ALL ABOARD: Monster boat launched at Coffs Marina
THE State's most technologically advanced vessel is ready to hit the high seas.
Agriculture Minister Adam Marshall and Coffs Harbour MP Gurmesh Singh officially launched the Solitary Ranger this morning, a 22-metre Fisheries vessel which is the most advanced of its kind in the country.
With a range of more than 200 nautical miles, the vessel would allow Fisheries to crack down on illegal fishers up and down the entire NSW coastline, even heading out as far as Lord Howe Island 600km east of Port Macquarie.
"With a greater capacity for long-range patrols, and the ability to handle rough offshore conditions, the Solitary Ranger can head further out to sea where more and more commercial and recreational fishing is taking place," Mr Marshall said.
"Fisheries officers will have the latest mapping and surveillance equipment at their fingertips, such as infra-red cameras, to help catch anyone doing the wrong thing."
The 21m vessel was not only the largest ever commissioned by NSW Fisheries, it was the largest ever built by local boat building firm Yamba Welding and Engineering.
Mr Marshall personally thanked YWE's Bill and Kathie Collingburn for their effort in producing such an impressive vessel and said he hoped the would have an "enduring" relationship.
In comments that would no doubt buoy the spirits of the Yamba firm, Mr Marshall said he wanted to ensure projects such as this continued to be constructed in regional areas.
The project allowed YWE to put on 11 apprentices and Mr Marshall said they would look into at having future projects built here as the result "speaks for itself".
"(NSW Fisheries') other large patrol vessel the Sydney Swan is reasonably mature and in the next few years we are going to have to look at replacing it with something very similar to the Solitary Ranger," he said.

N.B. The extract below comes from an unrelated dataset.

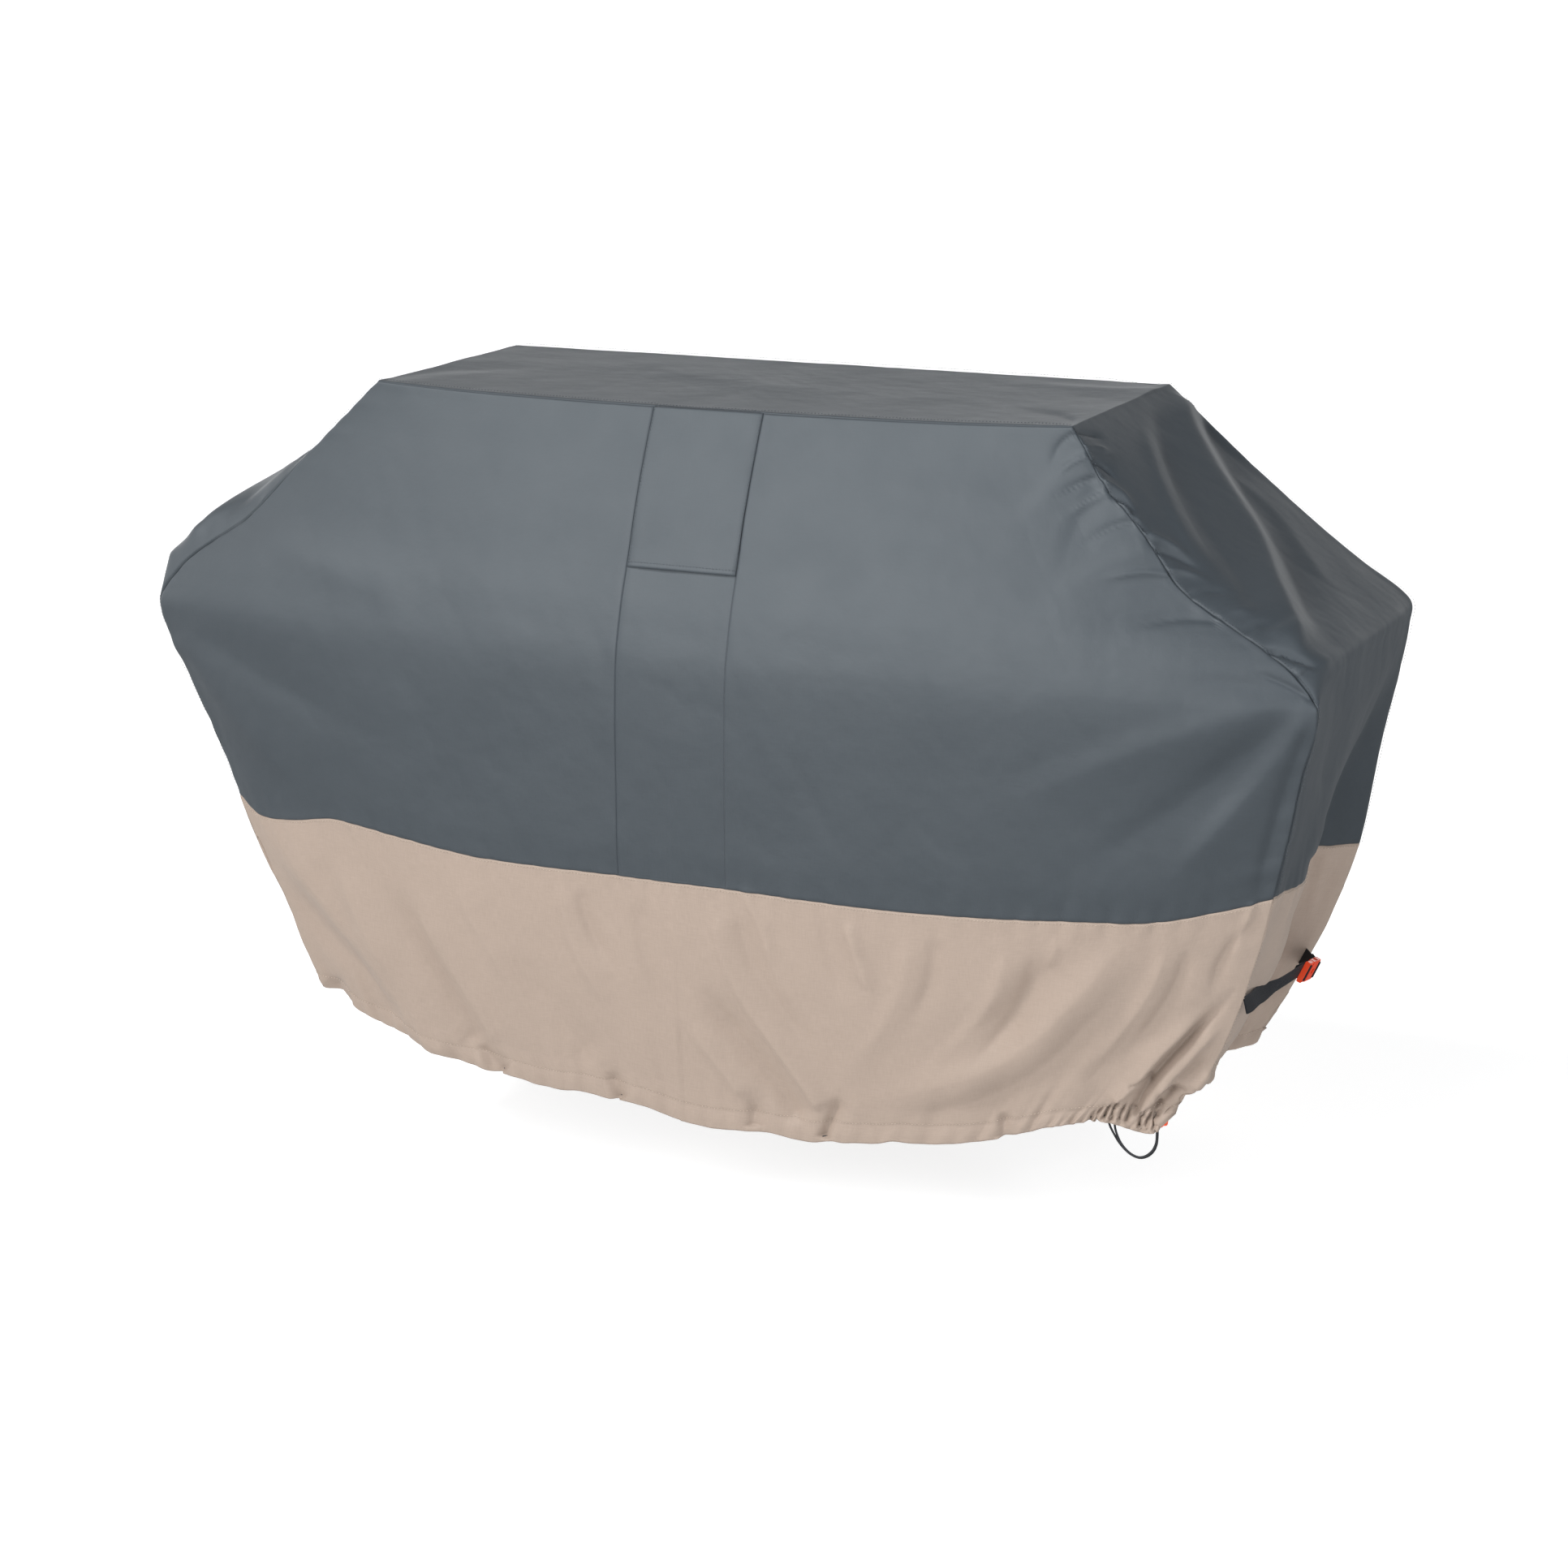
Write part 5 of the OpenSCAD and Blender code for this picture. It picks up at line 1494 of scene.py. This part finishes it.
sun = bpy.data.lights.new("key", "SUN")
sun.energy, sun.angle = 1.65, math.radians(12)
so = collect(bpy.data.objects.new("key", sun))
so.rotation_euler = (-Vector(((-.47, -.50, .73)))).to_track_quat("-Z", "Y").to_euler()
area_light("softbox", (-.45, -3.3, .95), (.0, -.3, -.45), (1.9, 1.5), 74)
area_light("right_softbox", (3.3, -1.9, 1.0), (.6, 0, -.5), (1.0, 1.0), 45, (.93, .96, 1.0))
world = bpy.data.worlds.new("studio")
bpy.context.scene.world = world
world.use_nodes = True
nt = world.node_tree
bg = nt.nodes["Background"]
# a bright sweep low down all round, and a darker ceiling
co = nt.nodes.new("ShaderNodeTexCoord")
sp = nt.nodes.new("ShaderNodeSeparateXYZ")
rp = nt.nodes.new("ShaderNodeValToRGB")
nt.links.new(co.outputs["Generated"], sp.inputs[0])
mr = nt.nodes.new("ShaderNodeMapRange")
mr.inputs["From Min"].default_value = -1.0
nt.links.new(sp.outputs["Z"], mr.inputs["Value"])
nt.links.new(mr.outputs["Result"], rp.inputs[0])
nt.links.new(rp.outputs[0], bg.inputs[0])
SWEEP = [(0.0, .06), (.49, .10), (.50, 1.35), (.575, 1.20), (.62, .16), (1.0, .09)]
# and brightest behind and to the left, where the top's cloth looks
behind = nt.nodes.new("ShaderNodeMapRange")
behind.inputs["From Min"].default_value = .0
behind.inputs["From Max"].default_value = 1.4
behind.inputs["To Min"].default_value = .75
behind.inputs["To Max"].default_value = 3.6
mul = nt.nodes.new("ShaderNodeMath")
mul.operation = "MULTIPLY"
mul.inputs[1].default_value = .80
aside = nt.nodes.new("ShaderNodeMath")      # dimmer toward the right
aside.operation = "MULTIPLY_ADD"
aside.inputs[1].default_value = -1.2
nt.links.new(sp.outputs["X"], aside.inputs[0])
nt.links.new(sp.outputs["Y"], aside.inputs[2])
nt.links.new(aside.outputs[0], behind.inputs["Value"])
nt.links.new(behind.outputs["Result"], mul.inputs[0])
nt.links.new(mul.outputs[0], bg.inputs[1])
el = rp.color_ramp.elements
while len(el) < len(SWEEP):
    el.new(.5)
for e, (at, val) in zip(el, SWEEP):
    e.position = at
for e, (at, val) in zip(el, SWEEP):
    e.color = (val, val, val, 1)
bpy.context.scene.view_settings.view_transform = "Standard"
bpy.context.scene.view_settings.look = "None"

"When I talk about an enduring relationship, if government is going to make large investments like this one, especially now in a Covid world where we need to stimulate the economy, it's in the interests of all NSW people that every dollar we spend can stay locally and employ local people like this has."
The whole project has been a mammoth task and just getting the boat in the water was a feat in itself, adding around $50,000 to its $3.3 million build.
In May, the boat had to be transported it from the boatbuilding workshop in Yamba, to the Yamba Marina involving a crew of 12, two 120-tonne cranes and a low-loading truck brought down from Queensland.
For the last two months the boat has been undergoing sea trials and was at the centre of a controversy in June after it was seen speeding along the bank of Palmers Island.
The incident raised the ire of several residents who said it created a "monster" bow wave, rocking residential pontoons in the area.
The Department of Primary Industries acknowledged there had been complaints about the incident but said the vessel was operating in accordance with an exemption provided by the Australian Maritime Safety Authority.